Het idee alleen al dat alles met elkaar verbonden is maakt transformatie mogelijk. Als de dingen niet met elkaar verbonden zijn, dan is er geen enkele mogelijkheid tot transformatie. Als de wereld bestaat uit de monaden van de filosoof Leibniz – raamloze, afzonderlijke, atomaire individuen, die in het geheel niet met elkaar in verbinding staan omdat ze raamloos zijn – dan is er geen enkele mogelijkheid tot transformatie.
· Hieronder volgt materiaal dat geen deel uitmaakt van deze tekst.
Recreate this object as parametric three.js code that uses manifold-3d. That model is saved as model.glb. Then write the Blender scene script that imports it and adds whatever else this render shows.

Transformatie is alleen denkbaar omdat jij mij bent, ik ben jou; we zijn vervlochten. Kun je jezelf ook maar voor een moment als afzonderlijk beschouwen? Je kunt je zelfs niet voorstellen dat je gescheiden bent. De bloem kan niet van de boom gescheiden worden; zodra ze gescheiden wordt, sterft ze. De boom kan niet gescheiden worden van de aarde. De aarde kan niet gescheiden worden van de zon. De zon kan niet gescheiden worden van andere sterren, enzovoort, enzovoort. Je scheidt het blad, en het blad sterft. Als je de bloem scheidt, sterft de bloem. Als je de boom scheidt van de aarde, sterft de boom. Je scheidt de aarde van de zon, en de aarde sterft.

Dood betekent scheiding. Leven betekent geen afscheiding. Daarom is het ego gedoemd te sterven, want dat is jouw idee van afscheiding. Over jezelf denken in termen van ego is de enige oorzaak van dood – omdat het ego al dood is. Je kunt het dode paard blijven geselen, maar hoe lang? Het gaat sterven; het is al dood, dat is waarom het gaat sterven. Dat wat in jou leeft kan niet sterven; het leven is eeuwig. Maar het leven is niet van jou, je kunt het niet bezitten. Het leven behoort aan allen toe. Het leven heeft een uitgestrektheid, oneindigheid. De dood is klein, de dood is individueel, het leven is universeel. Dus als je leeft, ben je deel van het universum, en als je sterft, sterf je alleen omdat je denkt dat je afgescheiden bent.
Hoe meer je je deel voelt van het geheel, hoe meer leven je zult hebben.